It requires a series without missing values.
co2newTS_no_NA <- ts(co2new$average, start = c(1958, 3), frequency = 12)
co2stl <- stl(co2newTS_no_NA, s.window = 21)
head(co2stl$time.series)
## seasonal trend remainder
## Mar 1958 1.1151418 314.9331 -0.3482841
## Apr 1958 2.2812065 315.0057 0.1630786
## May 1958 2.7700298 315.0783 -0.3383173
## Jun 1958 2.2252349 315.1509 -0.1360949
## Jul 1958 0.8621909 315.2178 -0.2199862
## Aug 1958 -1.0841455 315.2847 0.7294149
Package forecast
provides an autoplot
method for stl
objects that shows the original data and the three components in separate panels:
autoplot(co2stl)
Some Alternative Visualizations
Bar charts are sometimes used when comparison to a base line is important; for example for illustrating climate change .

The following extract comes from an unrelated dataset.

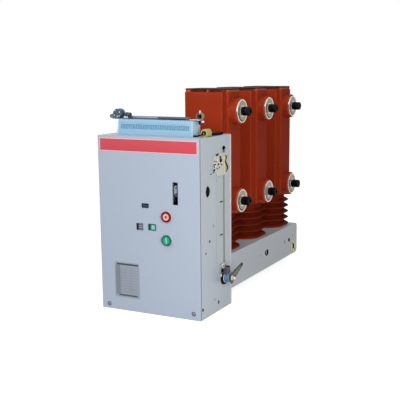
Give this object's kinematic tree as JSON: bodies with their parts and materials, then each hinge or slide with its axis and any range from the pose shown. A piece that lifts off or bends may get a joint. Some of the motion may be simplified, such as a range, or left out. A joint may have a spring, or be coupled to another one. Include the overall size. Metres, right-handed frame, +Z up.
{
  "type": "side mounted vacuum circuit breaker",
  "caption": "Side mounted medium voltage vacuum circuit breaker: grey mechanism box with push buttons, base beam and upright cast resin poles with sheds and round terminals.",
  "frame": {"origin": "centre of the base beam's underside, below the middle pole's axis", "axes": "+X towards the terminals, -Y towards the control panel, +Z up"},
  "size_m": [0.366, 0.8135, 0.639],
  "materials": {
    "panel_grey": "semi-gloss powder coat",
    "side_grey": "semi-gloss powder coat",
    "header_red": "printed film",
    "plate_grey": "satin",
    "block_blue": "satin",
    "block_pale": "satin",
    "dark_steel": "satin",
    "zinc": "zinc plated",
    "ring_yellow": "satin",
    "black_rubber": "matt",
    "window_dark": "gloss",
    "window_green": "gloss",
    "bezel_steel": "satin",
    "button_red": "gloss",
    "button_green": "gloss",
    "lever_grey": "satin",
    "rod_zinc": "yellow zinc plated",
    "yellow_zinc": "yellow zinc plated",
    "epoxy": "gloss cast resin",
    "cap_grey": "satin",
    "disc_silver": "silver plated",
    "bolt_black": "black oxide"
  },
  "bodies": {
    "breaker": {"front_panel": "panel_grey", "housing_shell": "side_grey", "header_strip": "header_red", "rating_plate": "plate_grey", "terminal_block": "block_blue", "block_end_cap": "block_pale", "block_rail": "dark_steel", "left_lug": "zinc", "right_lug": "zinc", "cable_ring": "ring_yellow", "cable_sleeve": "black_rubber", "counter_window": "window_dark", "state_window": "window_dark", "spring_window": "window_green", "open_bezel": "bezel_steel", "close_bezel": "bezel_steel", "charge_bracket": "zinc", "rod_cover": "side_grey", "interlock_rod": "rod_zinc", "upper_bearing": "yellow_zinc", "lower_bearing": "zinc", "base_beam": "side_grey", "beam_end_plate": "side_grey", "pole_a": "epoxy", "pole_b": "epoxy", "pole_c": "epoxy", "cap_a": "cap_grey", "cap_b": "cap_grey", "cap_c": "cap_grey", "upper_disc_a": "disc_silver", "upper_disc_b": "disc_silver", "upper_disc_c": "disc_silver", "lower_disc_a": "disc_silver", "lower_disc_b": "disc_silver", "lower_disc_c": "disc_silver", "upper_bolt_a": "bolt_black", "upper_bolt_b": "bolt_black", "upper_bolt_c": "bolt_black", "lower_bolt_a": "bolt_black", "lower_bolt_b": "bolt_black", "lower_bolt_c": "bolt_black"},
    "open_button_body": {"open_button": "button_red"},
    "close_button_body": {"close_button": "button_green"},
    "charge_lever_body": {"charge_lever": "lever_grey"},
    "interlock_lever_body": {"interlock_lever": "rod_zinc"}
  },
  "joints": [
    {"name": "open_push", "type": "slide", "parent": "breaker", "child": "open_button_body", "axis": [0, 1, 0], "range_m": [0, 0.006], "stiffness_N_per_m": 800, "springref_m": -0.004},
    {"name": "close_push", "type": "slide", "parent": "breaker", "child": "close_button_body", "axis": [0, 1, 0], "range_m": [0, 0.006], "stiffness_N_per_m": 800, "springref_m": -0.004},
    {"name": "charge_swing", "type": "hinge", "parent": "breaker", "child": "charge_lever_body", "pos_m": [0.0435, -0.478, 0.327], "axis": [1, 0, 0], "range_deg": [0, 28]},
    {"name": "interlock_turn", "type": "hinge", "parent": "breaker", "child": "interlock_lever_body", "pos_m": [0.14, -0.374, 0.064], "axis": [1, 0, 0], "range_deg": [-60, 30]}
  ]
}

Calendar plots, or calendar heatmaps, are sometimes useful for displaying daily data where day of the week/weekend effects might be important. One example is available here .
A blog post shows how to build a calendar plot with ggplot
.
GDP Growth Data
Bar charts are sometimes used for economic time series, in particular growth rate data.
Some GDP growth rate data is available on this web page :
Read the data from the web page:
library(rvest)
gdpurl <- "http://www.multpl.com/us-real-gdp-growth-rate/table/by-quarter"
gdppage <- read_html(gdpurl)
gdptbl <- html_table(gdppage)[[1]]
head(gdptbl)
## # A tibble: 6 × 2
## Date Value
## <chr> <chr>
## 1 Dec 31, 2023 3.09%
## 2 Sep 30, 2023 2.93%
## 3 Jun 30, 2023 2.38%
## 4 Mar 31, 2023 1.72%
## 5 Dec 31, 2022 0.65%
## 6 Sep 30, 2022 1.71%
Clean the data:
library(dplyr)
library(lubridate)
names(gdptbl) <- c("Date", "Value")
gdptbl <- mutate(gdptbl,
Value = as.numeric(sub("%", "", Value)),
Date = mdy(Date))
head(gdptbl)
## # A tibble: 6 × 2
## Date Value
## <date> <dbl>
## 1 2023-12-31 3.09
## 2 2023-09-30 2.93
## 3 2023-06-30 2.38
## 4 2023-03-31 1.72
## 5 2022-12-31 0.65
## 6 2022-09-30 1.71
Data prior to 1947 is annual, so drop earlier data:
gdptbl <- filter(gdptbl,
Date >= make_date(1948, 1, 1))
Rearrange to put Date
in increasing order:
gdptbl <- arrange(gdptbl, Date)
Create and plot a time series:
library(ggplot2)
library(forecast)
gdpts <- ts(gdptbl$Value,
start = 1948, frequency = 4)
autoplot(gdpts) +
geom_hline(yintercept = 0, linetype = 2)
A bar chart with color used to distinguish positive and negative growth can be created from the original table gdptbl
:
library(ggplot2)
mutate(gdptbl,
growth = ifelse(Value >= 0,
"pos",
"neg")) |>
ggplot(aes(x = Date,
y = Value,
fill = growth)) +
geom_col() +
theme(legend.position = "top") +
scale_fill_manual(
values = c(pos = "blue", neg = "red"))
The bar chart can also be created from the time series object:
data.frame(rate = as.numeric(gdpts),
time = as.numeric(time(gdpts))) |>
mutate(growth = ifelse(rate >= 0,
"pos",
"neg")) |>
ggplot(aes(time, rate, fill = growth)) +
geom_col() +
theme(legend.position = "top") +
scale_fill_manual(
values = c(pos = "blue", neg = "red"))
Airline Flights From NYC
The nycflights13
data set contains data on all flight leaving New York City in 2013.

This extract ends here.